The third reason the monument removals matter lies in how they could weaken the Russian Orthodox Church Moscow Patriarchate’s (ROC-MP) position in the Eastern Orthodox world. The attenuation of ROC-MP’s influence in Eastern Europe due to Patriarch Kirill’s pro-Kremlin stance has already been substantial. However, Ukraine’s recent De-Russification laws will accelerate this trend by facilitating the dismantlement of more monuments that endorse Russian imperialism in Ukraine, which is likely to include symbols of ROC-MP figures. As the full effects of the law will be felt in the coming years, Kirill is likely to condemn the removals of prominent ROC-MP monuments and double down on his support of Russia’s invasion of Ukraine. These actions would further diminish the ROC-MP’s position in Ukraine as well as other countries (most notably Belarus, Kazakhstan, and Moldova), and enhance the Patriarch of Constantinople’s power in the current schism between Moscow and Constantinople.

In short, while the recent Russian and Soviet monument removals seem insignificant compared to their predecessors, they matter to scholars of Russian and Eastern European Studies for three reasons.
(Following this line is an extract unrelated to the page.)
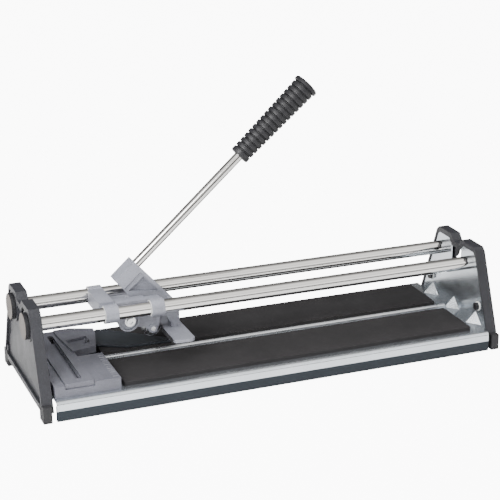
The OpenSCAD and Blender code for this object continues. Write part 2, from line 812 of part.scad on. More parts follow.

First, they signal an expansion of Russian and Ukrainian historical memory divide regarding the Russian Empire’s legacy. Second, they broaden the public conversation concerning the impact of Russia’s colonial/imperialistic behavior on Russian Studies. Finally, they could further weaken the ROC-MP’s power in the Eastern Orthodox world. Russian and Eastern European specialists would do well to monitor and measure the long-term impact of these developments.